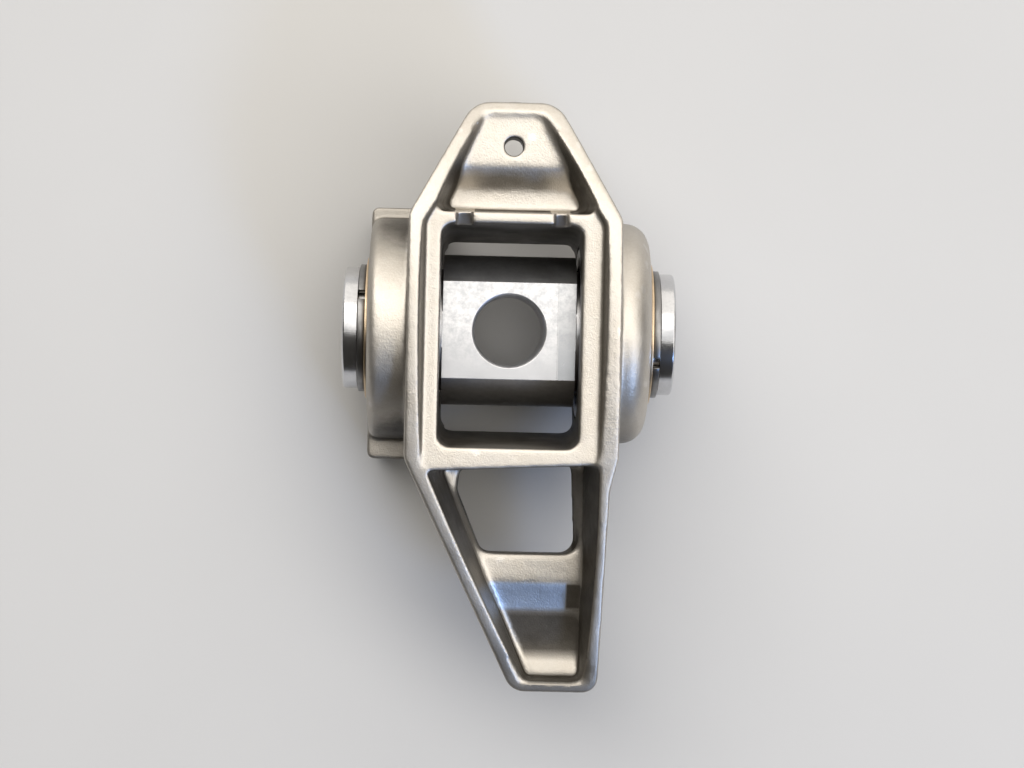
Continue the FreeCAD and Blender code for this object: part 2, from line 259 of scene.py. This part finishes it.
def floor_paper():
    n = Nodes("floor_paper")
    colour = n.mix(n.noise(0.04, 2.0), rgb(0.60, 0.595, 0.585), rgb(0.64, 0.635, 0.625))
    normal = n.bump(n.noise(0.0006), 0.00003, 0.3)
    return n.finish(colour, 0.8, normal, 0.0)


def cast_steel():
    """Investment-cast steel: fine grain from the mould, worn edges with a painted highlight, brown painted
    shade and a painted bluish reflection.
    """
    n = Nodes("cast_steel")
    grain = n.noise(0.22 * MM, 2.0, 0.6)
    fine = n.noise(0.14 * MM, 2.0, 0.6)
    cloud = n.noise(3.5 * MM, 4.0, 0.6)
    # Painted shade: in recesses, low down, on faces towards the valve and in the arm's channel.
    painted_shade = n.most(painted_recess_shade(n), painted_side_shade(n), painted_floor_shade(n), painted_channel_shade(n))
    painted_shade = n.times(painted_shade, painted_shade_kept(n))
    painted_shade = n.times(n.maths("MINIMUM", painted_shade, 1.0), n.ramp(cloud, 0.3, 0.7, 0.90, 1.0))
    # Worn edges, lighter and smoother; the lighter colour is also a painted highlight.
    edge = n.rise(n.add("ShaderNodeNewGeometry").outputs["Pointiness"], 0.53, 0.60)
    steel = n.mix(n.rise(cloud, 0.35, 0.65), rgb(0.57, 0.525, 0.46), rgb(0.63, 0.59, 0.53))
    steel = n.mix(n.ramp(grain, 0.35, 0.7, 0.0, 0.35), steel, rgb(0.70, 0.67, 0.62))
    steel = n.mix(n.times(edge, 0.4), steel, rgb(0.75, 0.73, 0.70))
    # The painted bluish reflection on the channel's descent.
    steel = n.mix(painted_blue_reflection(n), steel, rgb(0.72, 0.84, 1.0))
    # The painted shade, in brown, over the steel.
    steel = n.mix(painted_shade, steel, SHADE_BROWN)
    rough = n.ramp(cloud, 0.3, 0.7, 0.42, 0.49)
    rough = n.maths("SUBTRACT", rough, n.times(edge, 0.07))
    normal = n.bump(grain, 0.035 * MM, 0.8)
    normal = n.bump(fine, 0.014 * MM, 0.8, normal)
    n.put(n.shader.inputs["Metallic"], n.ramp(painted_shade, 0.3, 1.0, 1.0, 0.25))
    n.shader.inputs["Specular IOR Level"].default_value = 0.3
    return n.finish(steel, rough, normal, None)


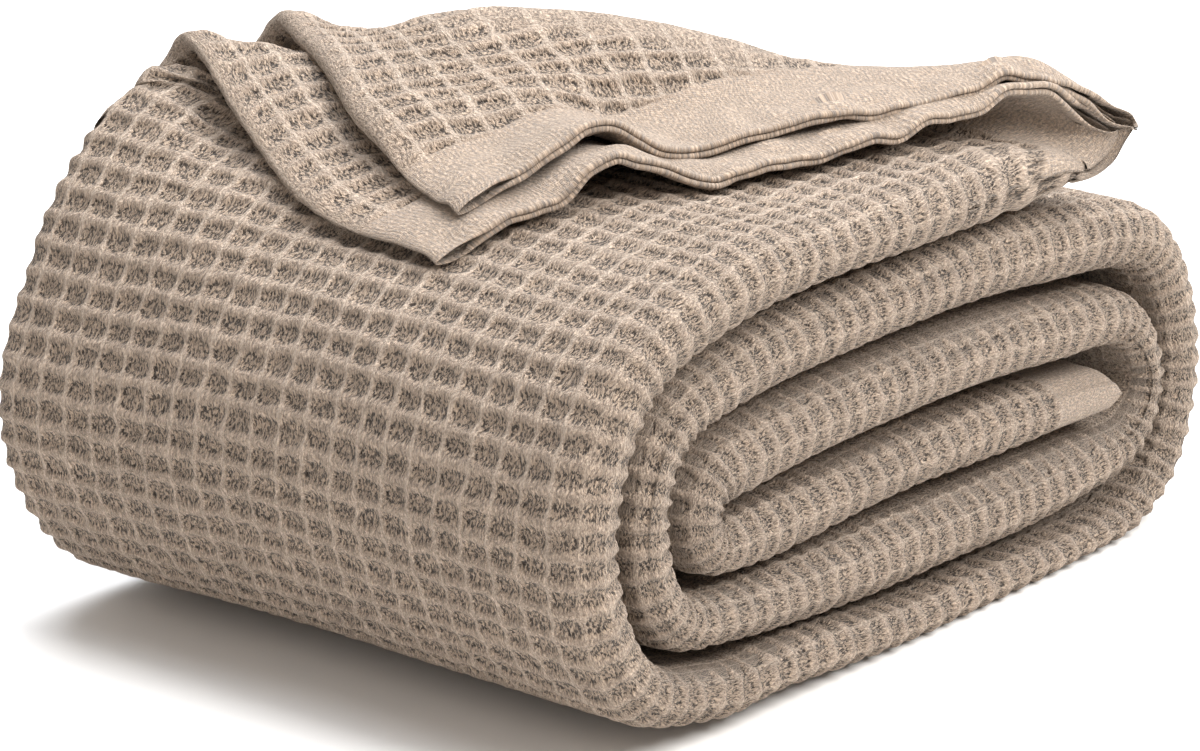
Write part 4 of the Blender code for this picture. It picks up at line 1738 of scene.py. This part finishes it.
@dataclass
class Blanket:
    """The whole blanket: the wound runs and the two turned bundles, on one body."""

    path: WoundPath = field(default_factory=WoundPath)
    lift: BackLift = BackLift()
    columns: ColumnSet = ColumnSet()
    cloth: Cloth = Cloth()
    finish: CottonFinish = CottonFinish()
    leaves: LeafStack = LeafStack()
    wrap_end: float = 1.36
    hem_lead: float = 0.07
    far_from_hem: float = 1.0

    def build(self) -> list[bpy.types.Object]:
        """Builds, dresses and hangs every piece.

        Returns:
            The pieces, the sheet first.
        """
        body = WoundBody(self.path, self.lift, self.columns)
        pieces = [self._sheet(body), *self._runs(body)]
        for bundle in self._bundles(body):
            pieces += bundle.build(self.cloth, self.columns.spacing)
        material = self.finish.material()
        for piece in pieces:
            piece.data.materials.append(material)
            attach(piece, BODY)
            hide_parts(CAD_NODE)
            LOG.info("%s: %d faces", piece.name, len(piece.data.polygons))
        return pieces

    def _sheet(self, body: WoundBody) -> bpy.types.Object:
        """The whole sheet to and fro through every run, which the faces that show cover.

        Args:
            body: the wound runs.

        Returns:
            The sheet.
        """
        points, along, across = self.leaves.lay(body)
        to_hem = np.full(along.shape, self.far_from_hem)
        return self.cloth.dress("folded_sheet", points, along, across, to_hem, Weave.HIDDEN, True)

    def _strip(
        self,
        body: WoundBody,
        name: str,
        sets: list[tuple[Columns, Half]],
        start: float,
        end: float,
    ) -> bpy.types.Object:
        """One strip of the wound runs, over one or two halves that share a border.

        Args:
            body: the wound runs.
            name: the strip's name.
            sets: the columns of each half, and which half it is.
            start: where it starts along the path.
            end: where it ends.

        Returns:
            The strip.
        """
        rows = [body.rows(columns, start, end) for columns, _ in sets]
        placed = [body.place(s, *columns_half) for s, columns_half in zip(rows, sets)]
        points, across = (np.hstack(part) for part in zip(*placed))
        s = np.hstack(rows)
        to_hem = np.minimum(self.path.end - s, s + self.hem_lead)
        along = body.cloth_along(s, points[..., 1])
        return self.cloth.dress(name, points, along, across, to_hem, Weave.WAFFLE, True)

    def _runs(self, body: WoundBody) -> list[bpy.types.Object]:
        """The strips of the wound runs.

        Args:
            body: the wound runs.

        Returns:
            The strips, front folds first.
        """
        sets, fine = self.columns, self.columns.spacing
        fronts = [
            (sets.front(fine).reversed(), Half.INWARD),
            (_cut_first(sets.front(fine)), Half.OUTWARD),
        ]
        backs = [
            (sets.back(fine), Half.OUTWARD),
            (_cut_first(sets.back(fine).reversed()), Half.INWARD),
        ]
        wraps = [(sets.middle(fine), Half.OUTWARD)]
        end, wrap_end = self.path.end, self.wrap_end
        strips = (
            ("front_folds_1", fronts, FROM_ROOT, end / 2),
            ("front_folds_2", fronts, end / 2, end),
            ("back_folds", backs, FROM_ROOT, end),
            ("outer_wrap_1", wraps, FROM_ROOT, wrap_end / 2),
            ("outer_wrap_2", wraps, wrap_end / 2, wrap_end),
        )
        return [self._strip(body, *strip) for strip in strips]

    def _bundles(self, body: WoundBody) -> list[TurnedBundle]:
        """The two bundles of the turned corner.

        Args:
            body: the wound runs.

        Returns:
            The lower bundle and the upper one.
        """
        lower = TurnedBundle(
            name="lower_corner",
            body=body,
            half=Half.OUTWARD,
            turn_front=0.091,
            turn_back=-0.1035,
            hem_front=0.121,
            hem_back=0.105,
            bow_front=0.022,
            bow_back=0.024,
            curls=(
                Curl(0.0, 0.0150, 0.0142, 0.0115),
                Curl(0.4, 0.0105, 0.0072, 0.0096),
                Curl(1.0, 0.0062, 0.0070, 0.0096),
            ),
            swells=((0.0, 0.0), (0.4, 0.001), (0.6, 0.005), (0.75, 0.002), (1.0, 0.001)),
        )
        upper = TurnedBundle(
            name="upper_corner",
            body=body,
            half=Half.INWARD,
            turn_front=0.0875,
            turn_back=-0.069,
            hem_front=0.133,
            hem_back=0.180,
            bow_front=0.026,
            bow_back=0.024,
            curls=(
                Curl(0.0, 0.0220, 0.0208, 0.0140),
                Curl(0.1, 0.0245, 0.0222, 0.0138),
                Curl(0.4, 0.0305, 0.0222, 0.0130),
                Curl(1.0, 0.0180, 0.0165, 0.0120),
            ),
            swells=(
                *((0.0, -0.001), (0.20, -0.001), (0.32, 0.000), (0.41, 0.003)),
                *((0.49, 0.0070), (0.56, 0.0100), (0.64, 0.0108), (0.70, 0.0098)),
                *((0.75, 0.0055), (0.82, -0.001), (0.88, 0.0010), (1.0, 0.0040)),
            ),
            crest_pull=0.85,
        )
        return [lower, upper]


class Softbox(NamedTuple):
    """A square soft light that faces the blanket: power in watts, size in metres."""

    name: str
    place: Triple
    power: float
    size: float
    hex_colour: str


@dataclass(frozen=True)
class Studio:
    """A pale floor, soft light and the photograph's viewpoint."""

    camera_place: Triple = (-1.64439, -1.31574, 0.81796)
    camera_way: Triple = (0.73347, 0.59395, -0.33051)
    lens: float = 165.0
    clip: Pair = (0.1, 50.0)
    floor_size: float = 12.0
    floor_parts: int = 8
    floor_hex: str = "F4F2EF"
    floor_roughness: float = 0.9
    sky_hex: str = "FFFFFF"
    sky: float = 0.40
    aim: Triple = (0.0, 0.0, 0.1)
    lights: tuple[Softbox, ...] = (
        Softbox("key_softbox", (0.35, -1.75, 1.95), 90.0, 1.3, "FFFFFF"),
        Softbox("top_softbox", (0.3, 0.3, 1.9), 72.0, 1.9, "F3F8FF"),
        Softbox("left_softbox", (-1.9, -0.6, 1.3), 9.0, 1.5, "FFF0E2"),
    )

    def build(self) -> None:
        """Makes the floor, the lights and the camera."""
        self._floor()
        self._sky()
        for light in self.lights:
            self._light(light)
        self._camera()

    def _floor(self) -> None:
        """A wide level floor."""
        grid, parts = bmesh.new(), self.floor_parts
        bmesh.ops.create_grid(grid, x_segments=parts, y_segments=parts, size=self.floor_size / 2)
        mesh = bpy.data.meshes.new("studio_floor")
        grid.to_mesh(mesh)
        grid.free()
        material = bpy.data.materials.new("matt_white_floor")
        material.use_nodes = True
        shader = material.node_tree.nodes["Principled BSDF"]
        shader.inputs["Base Color"].default_value = linear_colour(self.floor_hex)
        shader.inputs["Roughness"].default_value = self.floor_roughness
        mesh.materials.append(material)
        floor = bpy.data.objects.new("studio_floor", mesh)
        bpy.context.scene.collection.objects.link(floor)

    def _sky(self) -> None:
        """An even white surround."""
        world = bpy.data.worlds.new("white_surround")
        world.use_nodes = True
        background = world.node_tree.nodes["Background"]
        background.inputs["Color"].default_value = linear_colour(self.sky_hex)
        background.inputs["Strength"].default_value = self.sky
        bpy.context.scene.world = world

    def _light(self, softbox: Softbox) -> None:
        """A square soft light that faces the blanket.

        Args:
            softbox: its place, power, size and colour.
        """
        data = bpy.data.lights.new(softbox.name, "AREA")
        data.energy = softbox.power
        data.size = softbox.size
        data.color = linear_colour(softbox.hex_colour)[:3]
        self._aimed(data, softbox.place, Vector(self.aim) - Vector(softbox.place))

    def _camera(self) -> None:
        """The camera, where the photograph was taken from."""
        data = bpy.data.cameras.new("camera")
        data.lens = self.lens
        data.clip_start, data.clip_end = self.clip
        scene = bpy.context.scene
        scene.camera = self._aimed(data, self.camera_place, Vector(self.camera_way))
        scene.view_settings.view_transform = "Standard"

    def _aimed(self, data: bpy.types.ID, place: Triple, way: Vector) -> bpy.types.Object:
        """A light or a camera at its place, facing its way.

        Args:
            data: the light's or camera's data.
            place: where it stands.
            way: the way it faces.

        Returns:
            The object.
        """
        thing = bpy.data.objects.new(data.name, data)
        thing.location = place
        thing.rotation_mode = "QUATERNION"
        thing.rotation_quaternion = way.to_track_quat("-Z", "Y")
        bpy.context.scene.collection.objects.link(thing)
        return thing


def main() -> None:
    """Builds the blanket and the studio round it."""
    logging.basicConfig(level=logging.INFO, format="%(message)s")
    Blanket().build()
    Studio().build()


if __name__ == "__main__":
    main()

» **Exercise goal**: Write out every line of the data that holds the word "Blender".

» **The response**:
Continue the FreeCAD and Blender code for this object: part 2, from line 259 of scene.py. This part finishes it.
Write part 4 of the Blender code for this picture. It picks up at line 1738 of scene.py. This part finishes it.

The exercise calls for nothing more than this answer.